Separately, draft Paternity and Adoption Leave (Amendment) Regulations 2014 have been published. The changes brought about by these draft regulations in part relate to the introduction of Shared Parental Leave but also amend other existing adoption and paternity leave rights.
Read the full guide for Shared Parental Leave and Paternity and Adoption Leave.
BIS has published some basic guidance for employers on issues they need to bear in mind, such as eligibility and record keeping. Acas has also published some general guidance on how the new regime will operate.
EHRC Inquiry into Board Appointments
The Equality and Human Rights Commission (EHRC) has launched an inquiry into the recruitment and appointment practices of the top 350 listed companies at board level in the context of equality law. The aims of the inquiry are to look at how FTSE 350 companies and their agents make decisions about the appointment of board directors, and examine whether those recruitment practices are transparent, fair and result in selection based on merit. The EHRC plans to publish its findings, including recommendations for future action, in spring 2015.
The EHRC has also published ‘Appointments to Boards and Equality Law’, a guide setting out the legal framework within which appointments to boards must be made. The guide is intended to help companies, nomination committees, search firms and recruitment agencies understand what steps are permitted in order to increase the representation of women at board level.

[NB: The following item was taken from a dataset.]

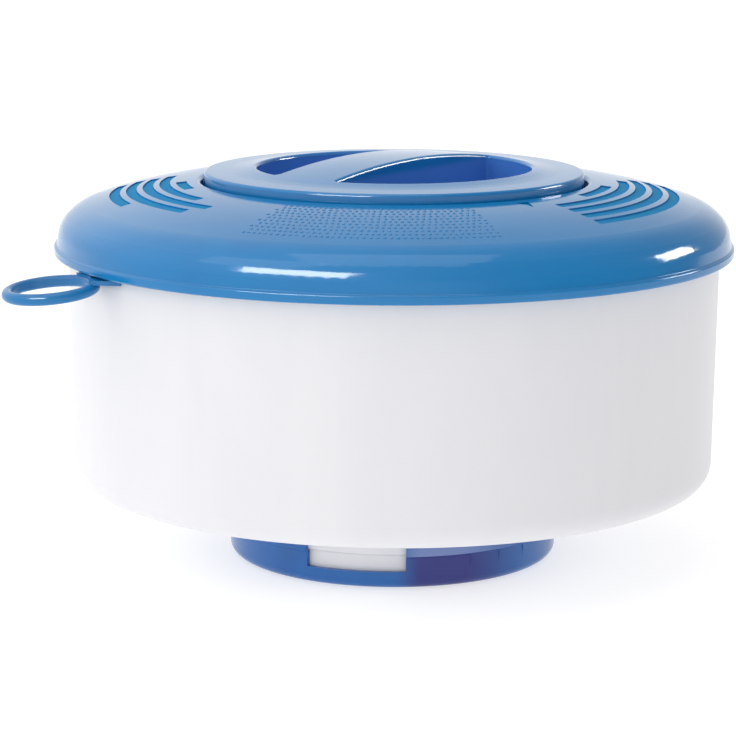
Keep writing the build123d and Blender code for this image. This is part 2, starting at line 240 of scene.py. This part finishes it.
def etched():
    """Azure floor of the lid's grooves: matt, with almost no mirror."""
    s = Shader("groove_azure")
    etch = s.noise(1400.0, 3.0, 0.7)
    mottle = s.noise(160.0, 4.0, 0.6)
    s.set(Base_Color=s.mix(s.ramp(mottle, 0.4, 0.65), AZURE, AZURE_SHADE), IOR=PLASTIC_IOR, Roughness=0.8)
    s.set(Specular_IOR_Level=0.08, Normal=s.bump(etch, 0.3, 0.08 * MM))
    return s


WHITE = (0.785, 0.785, 0.808, 1)
WHITE_SHADE = (0.76, 0.762, 0.788, 1)
INNER = (0.80, 0.81, 0.84, 1)
INNER_SHADE = (0.74, 0.755, 0.80, 1)
BLUE = (0.005, 0.192, 0.475, 1)
BLUE_SHADE = (0.005, 0.180, 0.45, 1)
# Painted light in the cap's finger pockets.
POCKET_PAINTED_LIGHT = (0.07, 0.22, 0.60, 1)
AZURE = (0.016, 0.22, 0.50, 1)
AZURE_SHADE = (0.016, 0.24, 0.46, 1)
DEEP = (0.008, 0.118, 0.40, 1)
DEEP_SHADE = (0.008, 0.100, 0.35, 1)
# Painted see-through shade on the sleeve, below its step.
PAINTED_WINDOW_SHADE = (0.022, 0.028, 0.20, 1)
# Painted lighter see-through band on the sleeve, above its step.
PAINTED_STEP_LIGHT = (0.20, 0.26, 0.50, 1)
NAVY = (0.004, 0.17, 0.43, 1)
NAVY_SHADE = (0.003, 0.145, 0.38, 1)
BLACK = (0.02, 0.02, 0.022, 1)
BLOOM = (0.05, 0.05, 0.052, 1)

lid_blue = moulded("lid_blue", BLUE, BLUE_SHADE, 0.10, grain=(1.0, 1.0, 3.0), handled=0.25).material
cap_blue = cap_plastic().material
groove_azure = etched().material
sleeve_blue = sleeve_plastic().material
tether_blue = moulded("tether_blue", NAVY, NAVY_SHADE, 0.12, handled=0.3).material
drum_white = moulded("drum_white", WHITE, WHITE_SHADE, 0.30, subsurface=0.12, grain=(1.0, 1.0, 0.25),
                     handled=0.05).material
inner_white = moulded("inner_white", INNER, INNER_SHADE, 0.42).material
seal_rubber = rubber("seal_rubber", BLACK, BLOOM).material

FINISH = {
    "lid_shell": lid_blue, "cap_shell": cap_blue, "dosing_sleeve": sleeve_blue,
    "tether_eye": tether_blue, "drum_shell": drum_white, "dosing_neck": drum_white,
}
for node, item in frame["nodes"].items():
    finish = FINISH.get(node, seal_rubber if "seal" in node else inner_white)
    if not item.data.materials:
        item.data.materials.append(finish)
    for index in range(len(item.data.materials)):
        item.data.materials[index] = finish


# Raised stipple on the front of the lid

PIP_R = 0.55 * MM
PIP_HIGH = 0.20 * MM
PIP_SINK = 0.15                # share of its height that a pip sits in the lid


def dome(mesh, place, normal, radius, height):
    """Low round pip on a surface."""
    turn = normal.to_track_quat("Z", "Y")
    sides = 10
    rings = []
    for share, rise in ((1.0, -PIP_SINK), (0.86, 0.45), (0.5, 0.88)):
        ring = []
        for side in range(sides):
            angle = 2 * pi * side / sides
            local = Vector((radius * share * cos(angle), radius * share * sin(angle), height * rise))
            ring.append(mesh.verts.new(place + turn @ local))
        rings.append(ring)
    top = mesh.verts.new(place + turn @ Vector((0, 0, height)))
    foot = mesh.verts.new(place + turn @ Vector((0, 0, -PIP_SINK * height)))
    for side in range(sides):
        after = (side + 1) % sides
        for low, high in zip(rings, rings[1:]):
            mesh.faces.new((low[side], low[after], high[after], high[side]))
        mesh.faces.new((rings[-1][side], rings[-1][after], top))
        mesh.faces.new((rings[0][after], rings[0][side], foot))


def stipple():
    """Rows of pips round the front of the dome, where a plain grip texture is moulded."""
    mesh = bmesh.new()
    first_r, last_r, rows = 65.0 * MM, 88.0 * MM, 11
    first_az, last_az = -28.0, 20.0
    pitch = 1.75 * MM
    unevenness = 0.22
    for row in range(rows):
        r = first_r + (last_r - first_r) * row / (rows - 1)
        count = int(r * radians(last_az - first_az) / pitch)
        for index in range(count):
            jitter = unevenness * sin(12.9898 * index + 78.233 * row)
            azimuth = first_az + (last_az - first_az) * (index + 0.5 * (row % 2) + jitter) / count
            x, y = at(azimuth, r)
            place, normal = lid_tree.ray_cast(Vector((x, y, 1.0)), Vector((0, 0, -1)))[:2]
            dome(mesh, place, normal, PIP_R, PIP_HIGH)
    lid_piece("lid_stipple", mesh, lid_blue, smooth=True)


stipple()


# Matt floors of the engraved grooves and of the index mark, in millimetres and degrees

GROOVE_OUT_R = 85.8
GROOVE_PITCH = 5.0
GROOVE_WIDTH = 3.2
GROOVE_EDGE_GAP = 0.06
FLOOR_DEPTH = 0.42             # below the crown, at the strip's edges
FLOOR_DISH = 0.10
FLOOR_FOOT = 0.66
RIGHT_FAN = ((42.4, 103), (42.4, 103), (42.4, 101), (42.4, 95), (58.0, 80))
INDEX_AZ = 35.6
INDEX_R = 64.9
INDEX_DEPTH = 0.45
INDEX_FOOT = 0.62
INDEX_CORNERS = ((-2.0, 2.45), (2.0, 2.45), (0.0, -2.6))
LEFT_FAN = ((-99, -68.0), (-101, -48.5), (-100, -45.0), (-101, -54.0), (-85, -69.5))


def groove_floor(name, outer, first, last, crown):
    """Thin dished strip that lies in a groove; crown is the circle of the lid's section."""
    middle_r, middle_z, radius = crown
    mesh = bmesh.new()
    edge_gap = GROOVE_EDGE_GAP
    degrees_per_step = 1.5
    steps = int(abs(last - first) / degrees_per_step) + 1
    across = 7
    margin = degrees(edge_gap / outer)
    rows = []
    for step in range(steps + 1):
        azimuth = first + margin + (last - first - 2 * margin) * step / steps
        top, foot = [], []
        for index in range(across):
            share = index / (across - 1)
            r = (outer - GROOVE_WIDTH + edge_gap + (GROOVE_WIDTH - 2 * edge_gap) * share) * MM
            z = middle_z + (radius ** 2 - (r - middle_r) ** 2) ** 0.5
            dish = FLOOR_DISH * (1 - (2 * share - 1) ** 2)
            x, y = at(azimuth, r)
            top.append(mesh.verts.new((x, y, z - (FLOOR_DEPTH + dish) * MM)))
            foot.append(mesh.verts.new((x, y, z - FLOOR_FOOT * MM)))
        rows.append((top, foot))
    for (top, foot), (next_top, next_foot) in zip(rows, rows[1:]):
        for i in range(across - 1):
            mesh.faces.new((top[i], top[i + 1], next_top[i + 1], next_top[i]))
            mesh.faces.new((foot[i + 1], foot[i], next_foot[i], next_foot[i + 1]))
        mesh.faces.new((foot[0], top[0], next_top[0], next_foot[0]))
        mesh.faces.new((top[-1], foot[-1], next_foot[-1], next_top[-1]))
    for top, foot in (rows[0], rows[-1]):
        for i in range(across - 1):
            mesh.faces.new((top[i], foot[i], foot[i + 1], top[i + 1]))
    bmesh.ops.recalc_face_normals(mesh, faces=mesh.faces)
    lid_piece(name, mesh, groove_azure)


def index_floor(crown):
    """Thin triangle that lies in the index mark beside the cap."""
    middle_r, middle_z, radius = crown
    mesh = bmesh.new()
    mark = Vector(at(INDEX_AZ, INDEX_R))
    turn = Matrix.Rotation(radians(INDEX_AZ), 2)
    top, foot = [], []
    for corner in INDEX_CORNERS:
        x, y = (mark + turn @ Vector(corner)) * MM
        z = middle_z + (radius ** 2 - (hypot(x, y) - middle_r) ** 2) ** 0.5
        top.append(mesh.verts.new((x, y, z - INDEX_DEPTH * MM)))
        foot.append(mesh.verts.new((x, y, z - INDEX_FOOT * MM)))
    mesh.faces.new(top)
    mesh.faces.new(foot[::-1])
    for i in range(3):
        mesh.faces.new((top[i], foot[i], foot[(i + 1) % 3], top[(i + 1) % 3]))
    bmesh.ops.recalc_face_normals(mesh, faces=mesh.faces)
    lid_piece("index_floor", mesh, groove_azure)


def groove_floors():
    front = 0.0
    crown_radii = (62, 77, 90.5)
    section = [(r * MM, height_on(lid_tree, front, r * MM)) for r in crown_radii]
    crown = circle_through(*section)
    for side, fan in (("right", RIGHT_FAN), ("left", LEFT_FAN)):
        for index, (first, last) in enumerate(fan):
            outer = GROOVE_OUT_R - GROOVE_PITCH * index
            groove_floor(f"groove_floor_{side}_{index + 1}", outer, first, last, crown)
    index_floor(crown)


groove_floors()


# Stage, lights and camera

def lightbox_floor():
    """White sheet, lit from below, so that shadows on it are faint."""
    s = Shader("studio_floor")
    fibre = s.noise(300.0, 2.0)
    s.set(Base_Color=s.mix(fibre, (0.50, 0.50, 0.50, 1), (0.48, 0.48, 0.48, 1)), Roughness=0.8)
    s.set(Emission_Color=(1, 1, 1, 1), Emission_Strength=0.63)
    return s.material


def floor():
    size = 8.0
    mesh = bpy.data.meshes.new("floor")
    corners = [(-size, -size, 0), (size, -size, 0), (size, size, 0), (-size, size, 0)]
    mesh.from_pydata(corners, [], [(0, 1, 2, 3)])
    mesh.materials.append(lightbox_floor())
    plane = bpy.data.objects.new("floor", mesh)
    bpy.context.scene.collection.objects.link(plane)


DRUM_MIDDLE = 0.08


def softbox(name, azimuth, elevation, distance, width, height, radiance, gloss_only=False):
    """Rectangular light, aimed at the drum's middle; gloss_only shows in reflections alone."""
    target = Vector((0, 0, DRUM_MIDDLE))
    x, y = at(azimuth, distance * cos(radians(elevation)))
    place = target + Vector((x, y, distance * sin(radians(elevation))))
    light = bpy.data.lights.new(name, "AREA")
    light.shape = "RECTANGLE"
    light.size = width
    light.size_y = height
    light.energy = radiance * pi * width * height
    lamp = bpy.data.objects.new(name, light)
    lamp.location = place
    lamp.rotation_euler = (target - place).to_track_quat("-Z", "Y").to_euler()
    lamp.visible_diffuse = not gloss_only
    bpy.context.scene.collection.objects.link(lamp)


def world():
    """White surround: even at the horizon, brighter overhead on the left than on the right."""
    sky = bpy.data.worlds.new("studio")
    sky.use_nodes = True
    tree = sky.node_tree
    background = tree.nodes["Background"]
    background.inputs["Color"].default_value = (1, 1, 1, 1)
    place = tree.nodes.new("ShaderNodeTexCoord").outputs["Generated"]
    parts = tree.nodes.new("ShaderNodeSeparateXYZ")
    tree.links.new(place, parts.inputs[0])

    def ramp(value, low, high, at_low, at_high):
        node = tree.nodes.new("ShaderNodeMapRange")
        node.interpolation_type = "SMOOTHSTEP"
        ends = {"From Min": low, "From Max": high, "To Min": at_low, "To Max": at_high}
        for name, end in ends.items():
            if isinstance(end, bpy.types.NodeSocket):
                tree.links.new(end, node.inputs[name])
            else:
                node.inputs[name].default_value = end
        tree.links.new(value, node.inputs["Value"])
        return node.outputs["Result"]

    overhead = ramp(parts.outputs["X"], -0.7, 0.8, 1.25, 0.42)
    horizon = ramp(parts.outputs["X"], 0.1, 0.9, 1.0, 0.30)
    strength = ramp(parts.outputs["Z"], 0.05, 0.45, horizon, overhead)
    tree.links.new(strength, background.inputs["Strength"])
    bpy.context.scene.world = sky


CAMERA_PLACE = (0, -0.820, 0.2173)
LOOK_DOWN = 11.09              # degrees
FOCAL_LENGTH = 133.46          # mm, on a 36 mm sensor


def camera():
    """Looks down about 11 degrees from 0.82 m in front, a little to the object's left."""
    lens = bpy.data.cameras.new("camera")
    lens.lens = FOCAL_LENGTH
    lens.sensor_width = 36.0
    lens.clip_end = 50
    eye = bpy.data.objects.new("camera", lens)
    pitch, roll, yaw = radians(90 - LOOK_DOWN), radians(0.19), radians(0.54)
    turn = Matrix.Rotation(yaw, 4, "Z") @ Matrix.Rotation(pitch, 4, "X") @ Matrix.Rotation(roll, 4, "Z")
    eye.matrix_world = Matrix.Translation(CAMERA_PLACE) @ turn
    bpy.context.scene.collection.objects.link(eye)
    bpy.context.scene.camera = eye


floor()
world()
softbox("front_strip", -34, 31, 1.2, 0.74, 0.32, 16, gloss_only=True)
softbox("right_strip", 109, 17, 1.2, 0.40, 0.28, 16, gloss_only=True)
softbox("top_left", -60, 50, 1.4, 0.7, 0.7, 0.8)
softbox("overhead", 0, 80, 1.5, 1.0, 1.0, 0.9)
camera()
scene = bpy.context.scene
scene.view_settings.view_transform = "Standard"
scene.view_settings.look = "None"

Government crackdown on zero hours contracts abuses
The Government has published its response to its consultation on zero hours contracts, together with enabling legislation in the form of the Small Business, Enterprise and Employment Bill 2014 - 2015. The Bill includes provisions to ban exclusivity terms which prohibit workers from working for another employer, or from doing so without their employer's consent. The Government is also looking to develop by the end of 2014 a code of conduct aimed at employers who wish to use zero hours contracts.